> [Challenge]:
Write out all the data again, exactly as it stands.

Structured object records
-*-*-
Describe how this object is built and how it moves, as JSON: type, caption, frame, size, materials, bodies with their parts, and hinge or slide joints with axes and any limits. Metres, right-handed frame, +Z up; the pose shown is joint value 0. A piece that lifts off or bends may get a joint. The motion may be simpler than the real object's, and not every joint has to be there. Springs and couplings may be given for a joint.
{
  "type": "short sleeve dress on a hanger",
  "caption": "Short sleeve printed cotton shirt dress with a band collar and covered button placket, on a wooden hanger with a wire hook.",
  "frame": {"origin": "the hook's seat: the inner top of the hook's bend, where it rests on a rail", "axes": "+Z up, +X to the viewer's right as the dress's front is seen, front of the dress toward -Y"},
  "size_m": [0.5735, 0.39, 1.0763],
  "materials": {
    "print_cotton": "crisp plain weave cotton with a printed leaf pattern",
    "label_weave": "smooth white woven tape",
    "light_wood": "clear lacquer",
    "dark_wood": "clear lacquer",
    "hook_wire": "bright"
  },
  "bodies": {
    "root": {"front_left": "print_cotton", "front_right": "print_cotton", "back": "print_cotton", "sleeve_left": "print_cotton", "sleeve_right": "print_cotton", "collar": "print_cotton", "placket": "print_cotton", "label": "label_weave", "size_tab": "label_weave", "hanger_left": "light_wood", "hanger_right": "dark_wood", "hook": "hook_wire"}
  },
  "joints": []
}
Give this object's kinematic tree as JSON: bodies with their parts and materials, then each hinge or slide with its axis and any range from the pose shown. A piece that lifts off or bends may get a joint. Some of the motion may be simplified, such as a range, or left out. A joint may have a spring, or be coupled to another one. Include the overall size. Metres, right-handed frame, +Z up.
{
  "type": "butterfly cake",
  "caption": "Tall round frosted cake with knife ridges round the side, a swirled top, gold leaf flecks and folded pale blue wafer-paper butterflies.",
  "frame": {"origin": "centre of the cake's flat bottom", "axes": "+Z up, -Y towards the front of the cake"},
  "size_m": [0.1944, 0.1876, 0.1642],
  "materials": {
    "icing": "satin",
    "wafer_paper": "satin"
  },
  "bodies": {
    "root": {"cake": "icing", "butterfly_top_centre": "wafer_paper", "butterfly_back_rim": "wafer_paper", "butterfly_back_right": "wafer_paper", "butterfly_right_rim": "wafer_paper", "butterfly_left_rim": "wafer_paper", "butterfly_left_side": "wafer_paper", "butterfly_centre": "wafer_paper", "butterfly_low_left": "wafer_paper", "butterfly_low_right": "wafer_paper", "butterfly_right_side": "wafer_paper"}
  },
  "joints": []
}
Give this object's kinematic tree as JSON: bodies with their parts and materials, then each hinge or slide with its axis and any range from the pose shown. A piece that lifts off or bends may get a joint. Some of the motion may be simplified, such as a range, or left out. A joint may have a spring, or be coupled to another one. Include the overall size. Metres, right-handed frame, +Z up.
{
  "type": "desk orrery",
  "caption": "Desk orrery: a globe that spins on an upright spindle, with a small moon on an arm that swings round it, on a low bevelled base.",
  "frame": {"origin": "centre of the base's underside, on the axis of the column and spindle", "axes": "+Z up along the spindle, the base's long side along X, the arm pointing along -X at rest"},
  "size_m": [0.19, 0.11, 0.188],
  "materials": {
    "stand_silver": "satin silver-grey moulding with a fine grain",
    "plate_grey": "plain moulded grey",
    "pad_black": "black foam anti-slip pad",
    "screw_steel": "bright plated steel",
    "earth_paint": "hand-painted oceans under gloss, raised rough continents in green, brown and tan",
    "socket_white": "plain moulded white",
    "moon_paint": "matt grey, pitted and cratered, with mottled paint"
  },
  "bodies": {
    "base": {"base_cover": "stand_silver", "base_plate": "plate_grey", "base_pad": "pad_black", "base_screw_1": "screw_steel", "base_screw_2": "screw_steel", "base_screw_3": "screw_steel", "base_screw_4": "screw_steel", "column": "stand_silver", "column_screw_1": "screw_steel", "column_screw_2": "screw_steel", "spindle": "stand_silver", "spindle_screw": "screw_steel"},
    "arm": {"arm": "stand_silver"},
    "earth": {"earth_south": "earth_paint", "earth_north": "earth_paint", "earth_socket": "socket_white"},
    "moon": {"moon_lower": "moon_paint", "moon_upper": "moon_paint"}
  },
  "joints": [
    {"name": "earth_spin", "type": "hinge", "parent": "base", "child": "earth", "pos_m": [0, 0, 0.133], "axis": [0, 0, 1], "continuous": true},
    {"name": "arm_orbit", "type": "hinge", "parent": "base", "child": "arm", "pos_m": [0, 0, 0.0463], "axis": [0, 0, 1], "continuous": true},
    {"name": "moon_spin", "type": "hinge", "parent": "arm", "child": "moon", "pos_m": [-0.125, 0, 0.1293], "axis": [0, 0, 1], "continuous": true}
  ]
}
-*-*-
> [Output for this exercise]:
Describe how this object is built and how it moves, as JSON: type, caption, frame, size, materials, bodies with their parts, and hinge or slide joints with axes and any limits. Metres, right-handed frame, +Z up; the pose shown is joint value 0. A piece that lifts off or bends may get a joint. The motion may be simpler than the real object's, and not every joint has to be there. Springs and couplings may be given for a joint.
{
  "type": "short sleeve dress on a hanger",
  "caption": "Short sleeve printed cotton shirt dress with a band collar and covered button placket, on a wooden hanger with a wire hook.",
  "frame": {"origin": "the hook's seat: the inner top of the hook's bend, where it rests on a rail", "axes": "+Z up, +X to the viewer's right as the dress's front is seen, front of the dress toward -Y"},
  "size_m": [0.5735, 0.39, 1.0763],
  "materials": {
    "print_cotton": "crisp plain weave cotton with a printed leaf pattern",
    "label_weave": "smooth white woven tape",
    "light_wood": "clear lacquer",
    "dark_wood": "clear lacquer",
    "hook_wire": "bright"
  },
  "bodies": {
    "root": {"front_left": "print_cotton", "front_right": "print_cotton", "back": "print_cotton", "sleeve_left": "print_cotton", "sleeve_right": "print_cotton", "collar": "print_cotton", "placket": "print_cotton", "label": "label_weave", "size_tab": "label_weave", "hanger_left": "light_wood", "hanger_right": "dark_wood", "hook": "hook_wire"}
  },
  "joints": []
}
Give this object's kinematic tree as JSON: bodies with their parts and materials, then each hinge or slide with its axis and any range from the pose shown. A piece that lifts off or bends may get a joint. Some of the motion may be simplified, such as a range, or left out. A joint may have a spring, or be coupled to another one. Include the overall size. Metres, right-handed frame, +Z up.
{
  "type": "butterfly cake",
  "caption": "Tall round frosted cake with knife ridges round the side, a swirled top, gold leaf flecks and folded pale blue wafer-paper butterflies.",
  "frame": {"origin": "centre of the cake's flat bottom", "axes": "+Z up, -Y towards the front of the cake"},
  "size_m": [0.1944, 0.1876, 0.1642],
  "materials": {
    "icing": "satin",
    "wafer_paper": "satin"
  },
  "bodies": {
    "root": {"cake": "icing", "butterfly_top_centre": "wafer_paper", "butterfly_back_rim": "wafer_paper", "butterfly_back_right": "wafer_paper", "butterfly_right_rim": "wafer_paper", "butterfly_left_rim": "wafer_paper", "butterfly_left_side": "wafer_paper", "butterfly_centre": "wafer_paper", "butterfly_low_left": "wafer_paper", "butterfly_low_right": "wafer_paper", "butterfly_right_side": "wafer_paper"}
  },
  "joints": []
}
Give this object's kinematic tree as JSON: bodies with their parts and materials, then each hinge or slide with its axis and any range from the pose shown. A piece that lifts off or bends may get a joint. Some of the motion may be simplified, such as a range, or left out. A joint may have a spring, or be coupled to another one. Include the overall size. Metres, right-handed frame, +Z up.
{
  "type": "desk orrery",
  "caption": "Desk orrery: a globe that spins on an upright spindle, with a small moon on an arm that swings round it, on a low bevelled base.",
  "frame": {"origin": "centre of the base's underside, on the axis of the column and spindle", "axes": "+Z up along the spindle, the base's long side along X, the arm pointing along -X at rest"},
  "size_m": [0.19, 0.11, 0.188],
  "materials": {
    "stand_silver": "satin silver-grey moulding with a fine grain",
    "plate_grey": "plain moulded grey",
    "pad_black": "black foam anti-slip pad",
    "screw_steel": "bright plated steel",
    "earth_paint": "hand-painted oceans under gloss, raised rough continents in green, brown and tan",
    "socket_white": "plain moulded white",
    "moon_paint": "matt grey, pitted and cratered, with mottled paint"
  },
  "bodies": {
    "base": {"base_cover": "stand_silver", "base_plate": "plate_grey", "base_pad": "pad_black", "base_screw_1": "screw_steel", "base_screw_2": "screw_steel", "base_screw_3": "screw_steel", "base_screw_4": "screw_steel", "column": "stand_silver", "column_screw_1": "screw_steel", "column_screw_2": "screw_steel", "spindle": "stand_silver", "spindle_screw": "screw_steel"},
    "arm": {"arm": "stand_silver"},
    "earth": {"earth_south": "earth_paint", "earth_north": "earth_paint", "earth_socket": "socket_white"},
    "moon": {"moon_lower": "moon_paint", "moon_upper": "moon_paint"}
  },
  "joints": [
    {"name": "earth_spin", "type": "hinge", "parent": "base", "child": "earth", "pos_m": [0, 0, 0.133], "axis": [0, 0, 1], "continuous": true},
    {"name": "arm_orbit", "type": "hinge", "parent": "base", "child": "arm", "pos_m": [0, 0, 0.0463], "axis": [0, 0, 1], "continuous": true},
    {"name": "moon_spin", "type": "hinge", "parent": "arm", "child": "moon", "pos_m": [-0.125, 0, 0.1293], "axis": [0, 0, 1], "continuous": true}
  ]
}